Una sensación de mordaza se ha instalado en el sentir colectivo venezolano, alimentada por instrumentos legales como la Ley Constitucional contra el Odio, la Convivencia Pacífica y la Tolerancia, aprobada el 8 de noviembre de 2017 por la extinta Asamblea Nacional Constituyente (ANC). Aunque presentada como una normativa para promover la paz, su aplicación ha derivado en severas restricciones a la libertad de expresión y represión de la disidencia.
Desde su entrada en vigor, organizaciones como Espacio Público han documentado al menos 162 denuncias vinculadas al uso de esta ley contra periodistas, activistas, ciudadanos y creadores de contenido. El patrón revela una clara estrategia de amedrentamiento, particularmente en el ecosistema digital venezolano.
De influencers a adolescentes: víctimas de la represión digital
El alcance de la Ley Contra el Odio no distingue entre figuras públicas y ciudadanos comunes.

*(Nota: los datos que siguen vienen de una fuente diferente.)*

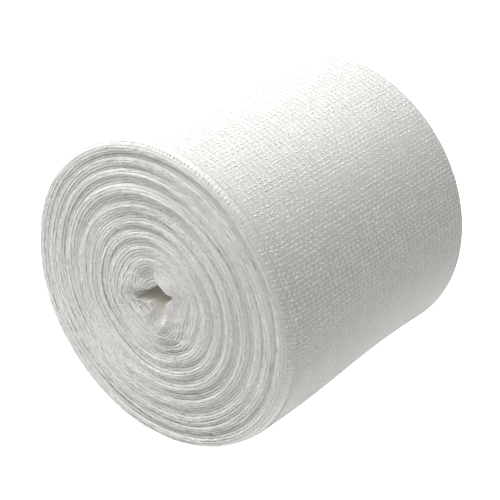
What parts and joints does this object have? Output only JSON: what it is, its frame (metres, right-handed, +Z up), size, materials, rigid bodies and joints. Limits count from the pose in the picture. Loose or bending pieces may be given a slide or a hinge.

Entre los casos más recientes está el del influencer Leonel Moreno (“Leíto Oficial”), procesado tras su deportación de Estados Unidos, y el de Ashley Ways, una adolescente de 16 años imputada en febrero de 2025 por un video en TikTok considerado “instigación al odio”.
Otros episodios incluyen la detención en 2022 de Olga Mata, una tiktoker de 72 años que satirizó a figuras gubernamentales, y el encarcelamiento del activista Nelson Piñero, condenado a 15 años de prisión por sus publicaciones en redes sociales.
La tendencia es clara: bajo acusaciones de “incitación al odio”, se reprimen expresiones críticas, humorísticas o de simple disidencia.
Un marco legal vago y arbitrario
Expertos en derecho como Saúl Blanco y Juan Carlos Apitz coinciden en que la Ley Contra el Odio adolece de una redacción vaga, permitiendo la discrecionalidad judicial y dejando indefensos a los acusados.
El artículo 20 de la normativa establece penas de diez a veinte años de prisión para quien “fomente o incite al odio”, sin definir con precisión qué constituye dicho acto. Según Apitz, esto convierte a la ley en una “ley penal en blanco”, donde una afirmación o un rumor pueden ser suficientes para justificar una detención.
“La falta de claridad viola el principio de legalidad penal y socava el debido proceso”, advirtió Apitz, recordando que esta ley fue aprobada por una ANC de dudosa legitimidad.
Criminalización de la protesta y autocensura
Desde 2017, la Ley Contra el Odio ha sido aplicada para criminalizar no solo discursos críticos, sino también manifestaciones pacíficas. Organizaciones como Acceso a la Justicia han denunciado que la ley viola al menos cinco derechos fundamentales, incluyendo el derecho a la expresión, a la protesta pacífica, a la participación política y a la democracia.
“Castiga cualquier actividad que el gobierno califique como odio, incluso protestas pacíficas”, advierte Acceso a la Justicia.
Esta situación ha generado un efecto de autocensura en redes sociales y medios de comunicación, al punto de limitar severamente el debate público y la crítica ciudadana.
La amenaza de nuevas restricciones
El presidente Nicolás Maduro ha insinuado que la Asamblea Nacional, controlada por el oficialismo, trabaja en un proyecto de ley aún más restrictivo: una Ley Orgánica contra Delitos de Odio en Redes Sociales.
De aprobarse, esta legislación profundizaría el control estatal sobre el ecosistema digital, consolidando aún más la censura y la represión de la disidencia en Venezuela.
Una mordaza legal en un contexto de persecución sistemática
Según la Misión de Determinación de Hechos de la ONU, la Ley Contra el Odio forma parte de un andamiaje represivo más amplio que incluye delitos como terrorismo y traición a la patria, imputados de manera sistemática a disidentes para justificar encarcelamientos prolongados.
El patrón de detención arbitraria, prisión preventiva indefinida y juicios sin garantías mínimas ha sido documentado en múltiples informes internacionales.
“Cuando privan de libertad a las personas, pueden mantenerlas meses o años detenidas sin pruebas suficientes”, resume Saúl Blanco.
Frente a las críticas, el oficialismo insiste en defender la ley como una herramienta “necesaria” para combatir la violencia política y el fascismo, mientras que organizaciones de derechos humanos insisten en su urgente derogación para restaurar los principios democráticos en el país.